There is something deeply satisfying about concerts by the Chicago Chamber Musicians. Founded in 1986, it is one of those ensembles that played in top form and seemed to have clear goals from its very first performances. Perhaps that’s not surprising since the founding members included some of the city’s most talented musicians, among them Chicago Symphony Orchestra members clarinetist Larry Combs and horn Gail Williams.

But that sense of being in good hands added an extra dimension to CCM’s concert of 20th-century music Sunday night in Pick-Staiger Concert Hall in Evanston. The hall itself is comfortable and spacious, at night a warmly glowing presence on Northwestern University’s lakefront campus. The evening’s program of works by Stravinsky, Barber and Poulenc expanded that atmosphere of warmth and welcome.

There were some very familiar pieces on the program—an amiable, faintly rollicking morsel from Stravinsky, his Pastorale for violin, oboe, English horn, clarinet and bassoon—and Barber’s early String Quartet, Op. 11, with its famous Adagio. But both works sounded fresh, especially the quartet.

In Barber’s elegiac Adagio, violinists Joseph Genualdi and Jasmine Lin, violist Rami Solomonow and cellist Stephen Balderston resisted the temptation to milk the haunting theme. Their lack of sentimentality was a magnet that drew us into the pathos and longing embedded in the theme’s long, gently curving lines. We often hear this work performed by string orchestra, and the force of those massed voices can be powerful. But at CCM’s performance, as the solo strings reached ever higher, we felt something unexpected—a flicker of hope, even joy, amid the sorrow.
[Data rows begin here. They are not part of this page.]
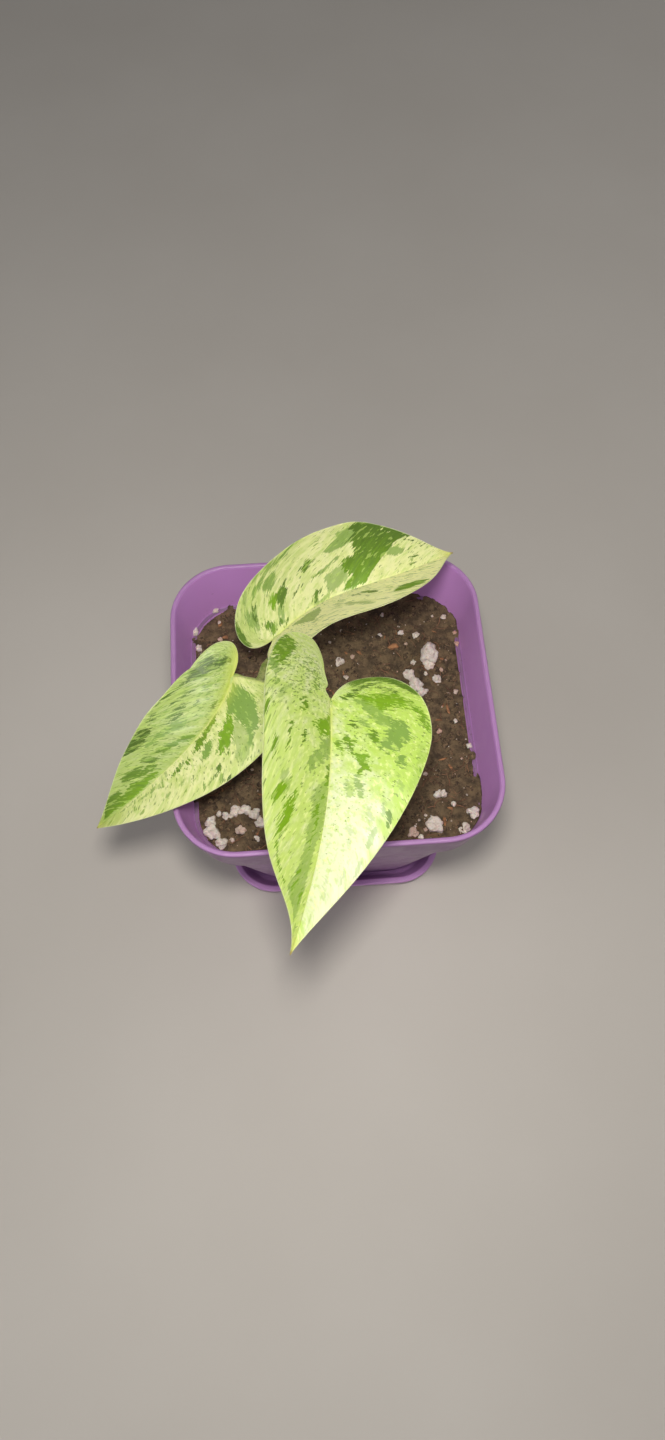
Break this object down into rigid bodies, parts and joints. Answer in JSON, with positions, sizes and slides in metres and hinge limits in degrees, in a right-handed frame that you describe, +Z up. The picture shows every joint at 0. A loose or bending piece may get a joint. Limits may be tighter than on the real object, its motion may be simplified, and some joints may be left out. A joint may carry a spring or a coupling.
{
  "type": "potted snow queen pothos",
  "caption": "Young variegated pothos with heart-shaped leaves on long petioles, rooted in perlite soil in a square plastic pot that stands on a shallow saucer.",
  "frame": {"origin": "middle of the saucer's flat underside, below the middle of the pot", "axes": "+Z up, the pot's square sides along X and Y, -Y the front, where the largest leaf hangs out over the rim"},
  "size_m": [0.1863, 0.2031, 0.2269],
  "materials": {
    "pot": "lilac purple moulded plastic, satin, with a paler lip",
    "saucer": "deeper purple moulded plastic, satin",
    "soil": "dark peat mix with bark fibres and white perlite grains",
    "stem": "waxy green vine",
    "leaf": "waxy leaf, cream with lime, mid green and grey-green streaks and specks",
    "petiole": "waxy pale green leaf stalk"
  },
  "bodies": {
    "root": {"pot": "pot", "saucer": "saucer", "soil": "soil", "stem": "stem", "leaf_front": "leaf", "leaf_left": "leaf", "leaf_back": "leaf", "petiole_front": "petiole", "petiole_left": "petiole", "petiole_back": "petiole"}
  },
  "joints": []
}
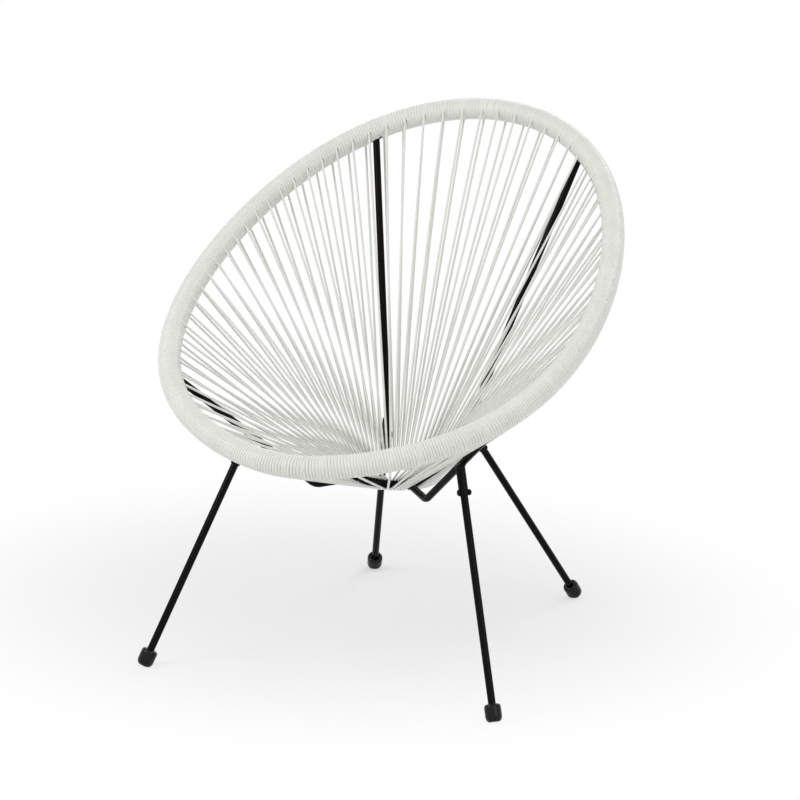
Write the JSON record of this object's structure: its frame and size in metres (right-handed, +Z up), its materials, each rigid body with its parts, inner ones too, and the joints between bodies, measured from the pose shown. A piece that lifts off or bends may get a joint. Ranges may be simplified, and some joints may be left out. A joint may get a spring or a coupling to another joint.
{
  "type": "acapulco chair",
  "caption": "Outdoor lounge chair with a cord-wound egg-shaped rim, a bowl seat of cords strung to a small hub ring, and a bolted four-leg steel frame.",
  "frame": {"origin": "on the floor, below the middle of the chair's overall box", "axes": "+Z up, the seat opens towards -Y, +X is the right-hand side seen from the front"},
  "size_m": [0.6652, 0.7995, 0.7869],
  "materials": {
    "frame_paint": "gloss black powder coat on round steel",
    "bolt_metal": "black-finished cross bolt and nut",
    "cap_plastic": "black moulded foot cap",
    "seat_cord": "off-white round plastic cord, soft sheen"
  },
  "bodies": {
    "root": {"hoop_tube": "frame_paint", "hub_ring": "frame_paint", "rib_front_left": "frame_paint", "leg_front_left": "frame_paint", "leg_socket_front_left": "frame_paint", "leg_bolt_front_left": "bolt_metal", "leg_nut_front_left": "bolt_metal", "foot_cap_front_left": "cap_plastic", "rib_front_right": "frame_paint", "leg_front_right": "frame_paint", "leg_socket_front_right": "frame_paint", "leg_bolt_front_right": "bolt_metal", "leg_nut_front_right": "bolt_metal", "foot_cap_front_right": "cap_plastic", "rib_back_left": "frame_paint", "leg_back_left": "frame_paint", "leg_socket_back_left": "frame_paint", "leg_bolt_back_left": "bolt_metal", "leg_nut_back_left": "bolt_metal", "foot_cap_back_left": "cap_plastic", "rib_back_right": "frame_paint", "leg_back_right": "frame_paint", "leg_socket_back_right": "frame_paint", "leg_bolt_back_right": "bolt_metal", "leg_nut_back_right": "bolt_metal", "foot_cap_back_right": "cap_plastic", "seat_cord_left_1": "seat_cord", "seat_cord_left_2": "seat_cord", "seat_cord_left_3": "seat_cord", "seat_cord_left_4": "seat_cord", "seat_cord_back_1": "seat_cord", "seat_cord_back_2": "seat_cord", "seat_cord_back_3": "seat_cord", "seat_cord_back_4": "seat_cord", "seat_cord_right_1": "seat_cord", "seat_cord_right_2": "seat_cord", "seat_cord_right_3": "seat_cord", "seat_cord_right_4": "seat_cord", "seat_cord_front_1": "seat_cord", "seat_cord_front_2": "seat_cord", "seat_cord_front_3": "seat_cord", "seat_cord_front_4": "seat_cord"}
  },
  "joints": []
}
The quartet was equally vivid in Stravinsky’s Three Pieces for string quartet, composed in 1914. Extremely short, often fiercely angled, the pieces are a distinct break from the large-scale ballet scores like Firebird and The Rite of Spring that had made Stravinsky the brash young man of European classical music. Genualdi ripped into the opening bars of the first piece, Dance, with gypsy-like abandon while the quiet Canticle was brooding and hushed.

The mood was more mellow in Barber’s Summer Music, a work for winds from 1955 performed by flutist Mary Stolper, taking the place of the departed Mathieu Dufour, oboist Michael Henoch and bassoonist Dennis Michel as well as Combs and Williams. The players listened intently to each other, even as Stolper’s silvery flute pulled away into a twirling, solo dance or Michel’s nasal bassoon went into a solitary pirouette. Each soloist came and went without ever losing touch with Barber’s unperturbed, underlying flow.

The evening’s largest Stravinsky work—the Octet for flute, clarinet and pairs of bassoons, trumpets and trombone—bristled with energy. Its opening clarion trumpet call set off a chain reaction. Cracking the air like a smartly hit billiard ball, it sent the other players rolling into unpredictable musical territory. Throughout the three-movement work the players responded instantly to one another, whether the mood was up-tempo or introspective.

The concert closed with Poulenc’s Sextet for piano, flute, oboe, clarinet, bassoon and horn. CCM’s newest member, pianist Meng-Chieh Liu, was an exuberant presence. His playing combined tensile, percussive strength with beautifully shaded legato line. He is a terrific addition to the ensemble.